== Records for processing

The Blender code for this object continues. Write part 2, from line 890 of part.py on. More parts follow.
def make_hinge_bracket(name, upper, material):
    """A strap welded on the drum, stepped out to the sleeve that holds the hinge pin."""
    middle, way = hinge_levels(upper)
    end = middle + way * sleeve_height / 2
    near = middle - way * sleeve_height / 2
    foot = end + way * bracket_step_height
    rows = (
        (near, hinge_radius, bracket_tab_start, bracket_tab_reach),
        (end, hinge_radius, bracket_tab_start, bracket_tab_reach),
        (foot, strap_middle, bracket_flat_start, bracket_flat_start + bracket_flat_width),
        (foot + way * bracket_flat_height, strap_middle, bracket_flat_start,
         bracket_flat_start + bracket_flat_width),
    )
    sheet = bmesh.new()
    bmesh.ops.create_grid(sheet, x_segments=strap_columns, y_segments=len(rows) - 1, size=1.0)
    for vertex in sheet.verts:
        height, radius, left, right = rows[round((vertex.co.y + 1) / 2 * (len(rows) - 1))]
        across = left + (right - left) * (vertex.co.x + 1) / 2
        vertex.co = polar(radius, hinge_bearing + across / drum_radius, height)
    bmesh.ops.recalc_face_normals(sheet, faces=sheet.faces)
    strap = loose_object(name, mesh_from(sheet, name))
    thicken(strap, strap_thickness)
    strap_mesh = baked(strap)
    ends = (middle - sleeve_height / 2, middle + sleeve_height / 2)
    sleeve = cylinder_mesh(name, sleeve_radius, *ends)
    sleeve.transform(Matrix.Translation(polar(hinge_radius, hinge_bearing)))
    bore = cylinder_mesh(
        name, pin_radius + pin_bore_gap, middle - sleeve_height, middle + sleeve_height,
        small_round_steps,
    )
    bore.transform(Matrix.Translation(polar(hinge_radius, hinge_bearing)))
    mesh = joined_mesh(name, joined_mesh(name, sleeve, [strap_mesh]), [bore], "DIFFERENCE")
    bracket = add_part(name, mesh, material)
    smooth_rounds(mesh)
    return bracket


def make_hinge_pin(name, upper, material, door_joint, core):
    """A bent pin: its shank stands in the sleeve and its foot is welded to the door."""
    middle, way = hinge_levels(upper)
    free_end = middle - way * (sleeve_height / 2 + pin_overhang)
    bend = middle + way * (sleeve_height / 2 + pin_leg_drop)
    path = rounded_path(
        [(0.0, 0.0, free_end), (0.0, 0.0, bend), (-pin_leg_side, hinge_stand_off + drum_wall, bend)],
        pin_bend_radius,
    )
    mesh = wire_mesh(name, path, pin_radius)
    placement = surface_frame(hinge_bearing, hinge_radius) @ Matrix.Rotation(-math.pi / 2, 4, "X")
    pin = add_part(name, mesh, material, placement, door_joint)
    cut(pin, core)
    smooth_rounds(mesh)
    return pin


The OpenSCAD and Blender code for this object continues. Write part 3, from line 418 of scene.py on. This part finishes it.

====

→ **What this task involves**
Look through the records above and report how many lines hold the word "code", giving only the number.

→ **Output for this exercise**
2